Still not :(. But before to do anything else I'll ask a sys admin guy to do some server kernel tuning. As he explained me there is a chance that the network adapter can be flooded because of the heavy traffic. To be hones he was speaking in Chinese when explaining this and was science-fiction to me :D. He told that for heavy loaded server each network adapter interrupt needs to be handled from a different CPU core. This will make your setup to be able to handle much more traffic. In some web articles I red about that the people were speaking for from 20% to 220% better results when doing this. In his opinion the problem is that you/we are receiving too much requests in same time. The server can handle them, the bandwidth can handle them but network adapter not. In that case you will get a lot requests, but the responses will delayed because of this problem and the php will wait and will not release the resources it's using. He had another experience with this problem before with a system that is used 24/7 from 700 people. The issues there were just the same I have- slow response and timeouts. After this tuning it's working as a charm.
Not sure that this will help but it's another point of view.
@aginev What cache do you have? I usually use the default settings and have no issues.
About the max_spare_servers, I know it is used to calculate the pm.start_servers but I wouldn't worry too much and put more than expected. My default value is 35.
About the pm.max_requests = 500. It is usually default to 0 for "endless request processing" as in the doc (I am working with CeNtOS)
Now that said I am not sure I understand chinese either ;-) Hope this help
@mdecooman I tested with a lot of different values in the php config. I tried adding many pools, different types of php pooling, HHVM... but with no reasonable improvement. The app is really heavy loaded 1000 active user in the same time. Nginx CGI cache is enabled (static pages only), all user related data is stored in Redis for 10min, all css and js files are merged and minified to limit the number of requests to the server, all the file downloads are via Nginx X-Accel...

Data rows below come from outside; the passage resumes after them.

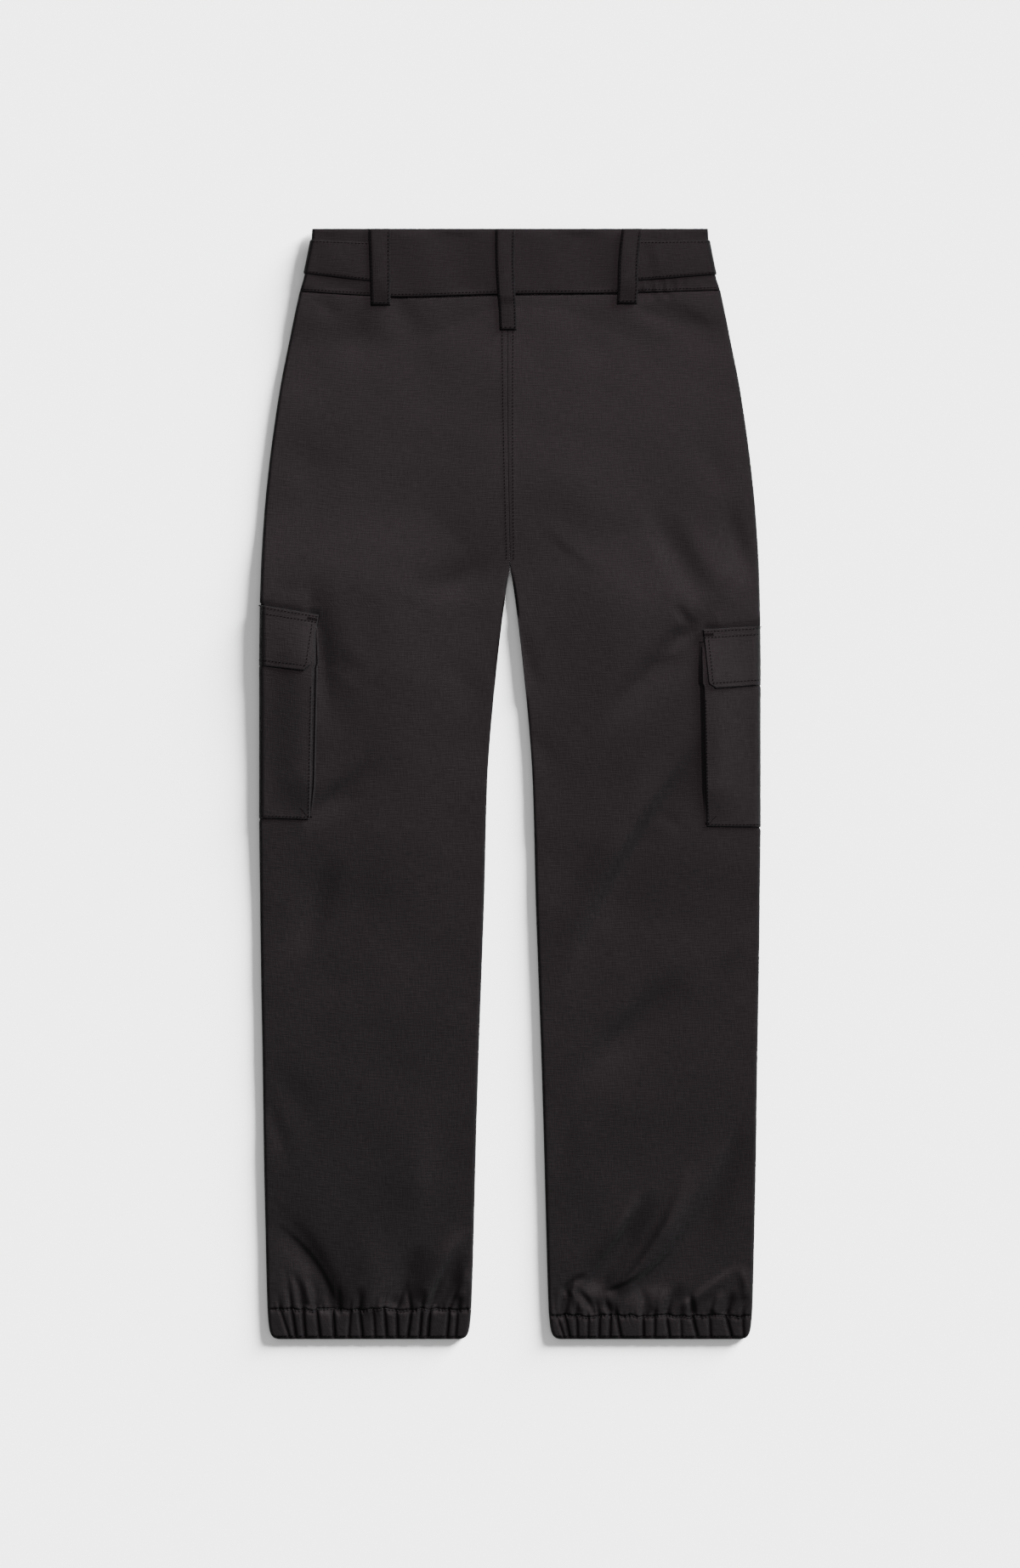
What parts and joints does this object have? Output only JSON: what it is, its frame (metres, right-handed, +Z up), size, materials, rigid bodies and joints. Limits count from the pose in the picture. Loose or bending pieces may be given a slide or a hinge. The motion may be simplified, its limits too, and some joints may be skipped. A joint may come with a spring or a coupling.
{
  "type": "cargo trousers laid flat",
  "caption": "Cargo trousers laid flat, back up: waistband with belt loops and side straps, patch pockets with flaps at the sides, gathered elastic hems.",
  "frame": {"origin": "middle of the ground rectangle that the garment covers, at the height of the ground", "axes": "+Z up, away from the ground and out of the garment's back; +Y towards the waist; +X towards the wearer's right"},
  "size_m": [0.46, 1.018, 0.0142],
  "materials": {
    "black_twill": "matt, slightly warm black cotton twill",
    "button_plastic": "satin black"
  },
  "bodies": {
    "root": {"back_leg_left": "black_twill", "front_leg_left": "black_twill", "cuff_left": "black_twill", "back_leg_right": "black_twill", "front_leg_right": "black_twill", "cuff_right": "black_twill", "waistband_back": "black_twill", "waistband_front": "black_twill", "belt_loop_left": "black_twill", "belt_loop_centre": "black_twill", "belt_loop_right": "black_twill", "waist_strap_left": "black_twill", "waist_strap_right": "black_twill", "pocket_bag_left": "black_twill", "pocket_gusset_left": "black_twill", "pocket_flap_left": "black_twill", "pocket_bag_right": "black_twill", "pocket_gusset_right": "black_twill", "pocket_flap_right": "black_twill", "fly": "black_twill", "waist_button": "button_plastic"}
  },
  "joints": []
}
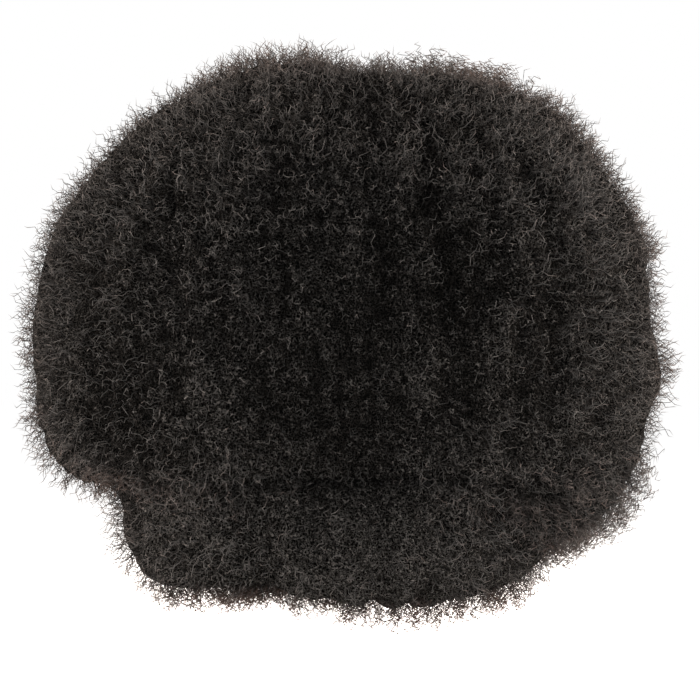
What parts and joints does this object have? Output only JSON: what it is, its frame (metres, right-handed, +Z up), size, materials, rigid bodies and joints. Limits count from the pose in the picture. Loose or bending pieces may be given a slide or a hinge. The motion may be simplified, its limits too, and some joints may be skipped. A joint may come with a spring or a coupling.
{
  "type": "afro wig",
  "caption": "Full kinky afro wig on a stretch net cap, with long soft locks that fall from the crown, an off-centre part, a short fringe and a lower tier of hair at the nape",
  "frame": {"origin": "the spot inside the cap that rests on the crown of the head", "axes": "+Z is up, the wearer faces -Y, and the wearer's left is +X"},
  "size_m": [0.4062, 0.3032, 0.3566],
  "materials": {
    "net": "matte stretch net",
    "tape": "matte woven elastic tape",
    "hair": "soft sheen, fine kinky fibre"
  },
  "bodies": {
    "root": {"cap_net": "net", "cap_tape": "tape", "hair_left": "hair", "hair_back": "hair", "hair_right": "hair", "hair_nape": "hair"}
  },
  "joints": []
}
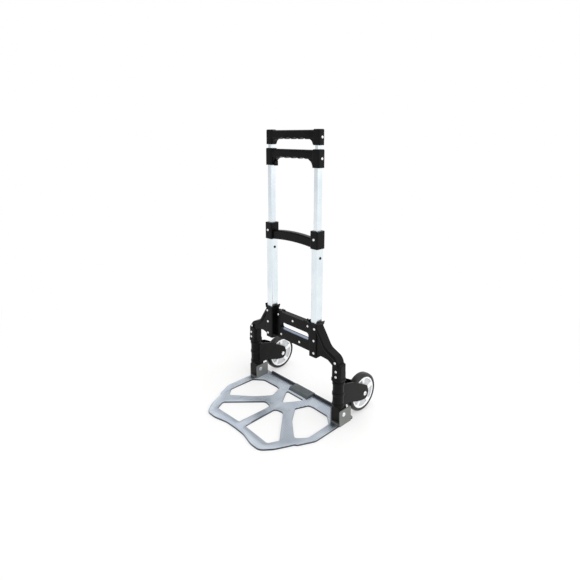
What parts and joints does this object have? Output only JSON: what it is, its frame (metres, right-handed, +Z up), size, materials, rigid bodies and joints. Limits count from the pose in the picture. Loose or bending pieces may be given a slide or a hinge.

Hi @aginev, @willvincent made a valid point about worker_processes. The nginx doc:
## If you're using an Nginx version below 1.3.8 or 1.2. then uncomment
## the line below and set it to the number of cores of the
## server. Otherwise nginx will determine it automatically.
#worker_processes 4;
You probably checked this but just in case. Try to test from a very basic environment (with Nginx and Php-fpm before adding the other layers). I would love to have more time to help since I love playing with servers...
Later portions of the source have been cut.